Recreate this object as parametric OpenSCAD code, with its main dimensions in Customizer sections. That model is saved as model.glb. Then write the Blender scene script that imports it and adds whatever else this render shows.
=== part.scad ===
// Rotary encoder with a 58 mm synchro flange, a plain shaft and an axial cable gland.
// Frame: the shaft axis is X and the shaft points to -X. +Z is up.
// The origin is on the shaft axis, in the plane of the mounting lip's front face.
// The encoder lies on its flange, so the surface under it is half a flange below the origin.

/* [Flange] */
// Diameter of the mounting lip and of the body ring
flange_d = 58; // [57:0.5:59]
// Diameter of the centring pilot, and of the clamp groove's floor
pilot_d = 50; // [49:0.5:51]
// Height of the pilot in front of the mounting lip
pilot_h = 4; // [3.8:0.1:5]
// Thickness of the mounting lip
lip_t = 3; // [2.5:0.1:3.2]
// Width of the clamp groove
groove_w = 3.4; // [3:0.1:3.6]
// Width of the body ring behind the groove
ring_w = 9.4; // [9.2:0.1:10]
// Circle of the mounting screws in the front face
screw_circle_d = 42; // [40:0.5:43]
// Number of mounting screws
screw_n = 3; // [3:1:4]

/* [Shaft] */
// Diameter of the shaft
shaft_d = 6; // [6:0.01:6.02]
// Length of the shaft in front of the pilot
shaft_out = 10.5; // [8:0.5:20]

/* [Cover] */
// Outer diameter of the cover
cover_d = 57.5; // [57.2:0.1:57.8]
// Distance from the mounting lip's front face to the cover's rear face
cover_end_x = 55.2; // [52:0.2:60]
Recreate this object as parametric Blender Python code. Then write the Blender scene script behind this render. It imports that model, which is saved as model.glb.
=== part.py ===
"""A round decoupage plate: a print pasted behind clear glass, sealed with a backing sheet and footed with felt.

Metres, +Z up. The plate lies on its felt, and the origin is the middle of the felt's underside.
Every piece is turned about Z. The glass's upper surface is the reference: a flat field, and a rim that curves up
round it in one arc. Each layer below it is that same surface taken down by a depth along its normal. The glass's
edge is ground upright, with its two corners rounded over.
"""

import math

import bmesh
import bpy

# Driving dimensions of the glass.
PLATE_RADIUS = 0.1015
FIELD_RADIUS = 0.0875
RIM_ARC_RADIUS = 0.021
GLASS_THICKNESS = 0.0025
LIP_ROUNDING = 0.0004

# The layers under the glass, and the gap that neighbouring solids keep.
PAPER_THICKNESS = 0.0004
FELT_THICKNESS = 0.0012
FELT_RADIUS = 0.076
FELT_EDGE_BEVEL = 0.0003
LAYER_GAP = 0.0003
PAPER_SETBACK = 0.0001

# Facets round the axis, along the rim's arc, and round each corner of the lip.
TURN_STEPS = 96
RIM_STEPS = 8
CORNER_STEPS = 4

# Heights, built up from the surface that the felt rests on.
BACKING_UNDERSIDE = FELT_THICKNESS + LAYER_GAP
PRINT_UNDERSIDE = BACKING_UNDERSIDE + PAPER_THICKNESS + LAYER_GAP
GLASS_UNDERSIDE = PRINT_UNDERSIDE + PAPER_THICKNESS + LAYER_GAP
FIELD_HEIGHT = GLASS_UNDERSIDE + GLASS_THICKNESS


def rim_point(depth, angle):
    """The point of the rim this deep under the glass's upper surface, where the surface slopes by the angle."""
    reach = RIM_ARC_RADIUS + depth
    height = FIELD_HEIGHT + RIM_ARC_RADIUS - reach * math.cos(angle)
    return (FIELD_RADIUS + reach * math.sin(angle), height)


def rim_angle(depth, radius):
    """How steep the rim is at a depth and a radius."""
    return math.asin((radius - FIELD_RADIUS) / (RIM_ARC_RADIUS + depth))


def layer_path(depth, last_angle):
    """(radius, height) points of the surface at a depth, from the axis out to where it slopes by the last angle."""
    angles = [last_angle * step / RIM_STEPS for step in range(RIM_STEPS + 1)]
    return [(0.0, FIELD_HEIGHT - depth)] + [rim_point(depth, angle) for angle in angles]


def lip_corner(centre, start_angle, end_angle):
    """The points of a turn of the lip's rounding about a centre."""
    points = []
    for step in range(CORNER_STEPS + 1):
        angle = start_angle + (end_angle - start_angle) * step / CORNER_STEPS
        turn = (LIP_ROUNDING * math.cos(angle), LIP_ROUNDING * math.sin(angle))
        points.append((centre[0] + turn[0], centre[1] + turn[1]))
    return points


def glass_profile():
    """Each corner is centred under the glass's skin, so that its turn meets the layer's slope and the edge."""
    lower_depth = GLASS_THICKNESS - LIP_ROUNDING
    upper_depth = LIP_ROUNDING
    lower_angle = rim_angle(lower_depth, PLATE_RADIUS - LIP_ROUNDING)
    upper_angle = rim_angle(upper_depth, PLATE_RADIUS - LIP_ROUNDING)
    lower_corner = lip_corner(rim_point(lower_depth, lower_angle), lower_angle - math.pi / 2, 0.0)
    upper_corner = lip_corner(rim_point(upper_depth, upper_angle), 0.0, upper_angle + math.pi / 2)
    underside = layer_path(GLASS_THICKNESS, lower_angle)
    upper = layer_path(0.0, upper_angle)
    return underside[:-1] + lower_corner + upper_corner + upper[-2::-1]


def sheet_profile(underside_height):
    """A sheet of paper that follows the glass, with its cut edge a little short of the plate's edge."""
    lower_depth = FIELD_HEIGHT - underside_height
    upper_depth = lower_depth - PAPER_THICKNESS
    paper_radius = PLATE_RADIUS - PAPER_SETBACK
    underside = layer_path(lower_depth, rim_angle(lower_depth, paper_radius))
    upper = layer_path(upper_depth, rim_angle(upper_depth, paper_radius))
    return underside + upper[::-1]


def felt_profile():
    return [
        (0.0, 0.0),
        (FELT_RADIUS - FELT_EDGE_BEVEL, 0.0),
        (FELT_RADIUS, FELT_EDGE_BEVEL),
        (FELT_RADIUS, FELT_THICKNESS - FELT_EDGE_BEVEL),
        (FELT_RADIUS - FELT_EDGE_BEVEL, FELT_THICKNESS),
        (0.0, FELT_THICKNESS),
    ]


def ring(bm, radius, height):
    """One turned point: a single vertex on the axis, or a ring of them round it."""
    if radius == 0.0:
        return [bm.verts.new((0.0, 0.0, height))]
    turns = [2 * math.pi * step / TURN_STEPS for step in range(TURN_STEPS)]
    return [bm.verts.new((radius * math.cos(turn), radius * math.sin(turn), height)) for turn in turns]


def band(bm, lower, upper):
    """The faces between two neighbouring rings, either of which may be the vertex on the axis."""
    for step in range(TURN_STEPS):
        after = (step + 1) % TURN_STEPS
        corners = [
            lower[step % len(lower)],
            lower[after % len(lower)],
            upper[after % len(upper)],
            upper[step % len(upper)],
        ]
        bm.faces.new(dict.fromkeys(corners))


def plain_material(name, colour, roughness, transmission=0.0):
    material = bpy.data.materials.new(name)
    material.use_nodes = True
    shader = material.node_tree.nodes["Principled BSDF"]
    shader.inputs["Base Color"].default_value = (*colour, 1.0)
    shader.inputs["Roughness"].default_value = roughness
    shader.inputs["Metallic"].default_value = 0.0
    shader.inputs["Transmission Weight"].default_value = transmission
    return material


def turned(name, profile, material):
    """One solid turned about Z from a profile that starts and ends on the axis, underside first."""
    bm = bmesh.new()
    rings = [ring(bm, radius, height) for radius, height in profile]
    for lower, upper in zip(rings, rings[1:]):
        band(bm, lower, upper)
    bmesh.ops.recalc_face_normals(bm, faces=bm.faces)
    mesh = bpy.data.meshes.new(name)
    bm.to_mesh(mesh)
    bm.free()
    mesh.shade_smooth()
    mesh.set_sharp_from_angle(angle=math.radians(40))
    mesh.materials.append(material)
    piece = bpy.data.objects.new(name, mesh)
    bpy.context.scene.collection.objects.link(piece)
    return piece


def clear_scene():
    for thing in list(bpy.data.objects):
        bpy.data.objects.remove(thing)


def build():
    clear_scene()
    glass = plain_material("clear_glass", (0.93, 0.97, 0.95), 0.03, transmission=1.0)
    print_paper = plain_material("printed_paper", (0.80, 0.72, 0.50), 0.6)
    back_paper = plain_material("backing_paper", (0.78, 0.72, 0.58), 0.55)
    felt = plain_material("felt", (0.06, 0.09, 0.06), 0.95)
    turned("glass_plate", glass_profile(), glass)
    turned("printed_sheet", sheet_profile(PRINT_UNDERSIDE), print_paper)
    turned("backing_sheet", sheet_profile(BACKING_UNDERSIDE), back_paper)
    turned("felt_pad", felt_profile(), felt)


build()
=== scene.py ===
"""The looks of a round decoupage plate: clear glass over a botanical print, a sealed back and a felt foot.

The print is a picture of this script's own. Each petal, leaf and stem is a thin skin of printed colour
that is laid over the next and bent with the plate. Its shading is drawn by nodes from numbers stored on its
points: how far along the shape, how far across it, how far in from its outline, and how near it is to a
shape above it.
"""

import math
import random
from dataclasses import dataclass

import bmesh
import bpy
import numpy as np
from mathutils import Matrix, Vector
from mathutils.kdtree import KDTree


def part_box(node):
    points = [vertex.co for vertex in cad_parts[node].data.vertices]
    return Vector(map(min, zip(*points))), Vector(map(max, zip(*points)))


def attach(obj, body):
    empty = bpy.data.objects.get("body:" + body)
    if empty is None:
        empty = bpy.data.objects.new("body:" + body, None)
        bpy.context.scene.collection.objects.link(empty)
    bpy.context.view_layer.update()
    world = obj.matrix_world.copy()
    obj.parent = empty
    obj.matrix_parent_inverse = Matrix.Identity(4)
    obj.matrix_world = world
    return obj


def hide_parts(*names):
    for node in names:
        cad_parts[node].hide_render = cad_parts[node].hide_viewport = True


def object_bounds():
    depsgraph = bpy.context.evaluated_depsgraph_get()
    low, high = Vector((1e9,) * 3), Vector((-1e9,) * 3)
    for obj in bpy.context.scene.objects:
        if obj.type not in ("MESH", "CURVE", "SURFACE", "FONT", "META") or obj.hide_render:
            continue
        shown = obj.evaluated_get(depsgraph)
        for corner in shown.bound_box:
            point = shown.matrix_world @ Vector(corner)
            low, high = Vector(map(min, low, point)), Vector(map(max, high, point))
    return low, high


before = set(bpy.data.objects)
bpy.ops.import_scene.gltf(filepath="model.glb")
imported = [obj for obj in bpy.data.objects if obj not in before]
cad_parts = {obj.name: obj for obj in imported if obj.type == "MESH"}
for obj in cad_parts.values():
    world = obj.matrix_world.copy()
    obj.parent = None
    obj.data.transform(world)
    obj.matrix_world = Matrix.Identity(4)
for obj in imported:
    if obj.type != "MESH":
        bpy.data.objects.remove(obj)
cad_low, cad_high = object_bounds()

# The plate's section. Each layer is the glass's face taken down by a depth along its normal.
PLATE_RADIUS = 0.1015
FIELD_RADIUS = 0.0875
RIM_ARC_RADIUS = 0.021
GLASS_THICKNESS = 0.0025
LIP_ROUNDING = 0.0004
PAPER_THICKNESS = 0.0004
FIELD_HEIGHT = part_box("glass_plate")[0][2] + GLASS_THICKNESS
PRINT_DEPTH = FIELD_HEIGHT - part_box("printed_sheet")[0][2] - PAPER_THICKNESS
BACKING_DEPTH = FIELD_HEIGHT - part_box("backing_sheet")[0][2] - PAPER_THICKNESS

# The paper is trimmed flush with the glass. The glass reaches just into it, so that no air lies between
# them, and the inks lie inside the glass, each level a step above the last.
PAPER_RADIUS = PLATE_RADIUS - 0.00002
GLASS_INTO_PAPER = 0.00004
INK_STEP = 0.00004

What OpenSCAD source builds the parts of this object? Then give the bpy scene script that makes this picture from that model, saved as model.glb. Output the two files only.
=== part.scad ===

•••••

Exercise aim: From the line containing "mesh.shade_smooth()" down to the line containing "obj.parent = empty" in the material above, reproduce every line exactly, including the two end lines.

Response:
    mesh.shade_smooth()
    mesh.set_sharp_from_angle(angle=math.radians(40))
    mesh.materials.append(material)
    piece = bpy.data.objects.new(name, mesh)
    bpy.context.scene.collection.objects.link(piece)
    return piece


def clear_scene():
    for thing in list(bpy.data.objects):
        bpy.data.objects.remove(thing)


def build():
    clear_scene()
    glass = plain_material("clear_glass", (0.93, 0.97, 0.95), 0.03, transmission=1.0)
    print_paper = plain_material("printed_paper", (0.80, 0.72, 0.50), 0.6)
    back_paper = plain_material("backing_paper", (0.78, 0.72, 0.58), 0.55)
    felt = plain_material("felt", (0.06, 0.09, 0.06), 0.95)
    turned("glass_plate", glass_profile(), glass)
    turned("printed_sheet", sheet_profile(PRINT_UNDERSIDE), print_paper)
    turned("backing_sheet", sheet_profile(BACKING_UNDERSIDE), back_paper)
    turned("felt_pad", felt_profile(), felt)


build()
=== scene.py ===
"""The looks of a round decoupage plate: clear glass over a botanical print, a sealed back and a felt foot.

The print is a picture of this script's own. Each petal, leaf and stem is a thin skin of printed colour
that is laid over the next and bent with the plate. Its shading is drawn by nodes from numbers stored on its
points: how far along the shape, how far across it, how far in from its outline, and how near it is to a
shape above it.
"""

import math
import random
from dataclasses import dataclass

import bmesh
import bpy
import numpy as np
from mathutils import Matrix, Vector
from mathutils.kdtree import KDTree


def part_box(node):
    points = [vertex.co for vertex in cad_parts[node].data.vertices]
    return Vector(map(min, zip(*points))), Vector(map(max, zip(*points)))


def attach(obj, body):
    empty = bpy.data.objects.get("body:" + body)
    if empty is None:
        empty = bpy.data.objects.new("body:" + body, None)
        bpy.context.scene.collection.objects.link(empty)
    bpy.context.view_layer.update()
    world = obj.matrix_world.copy()
    obj.parent = empty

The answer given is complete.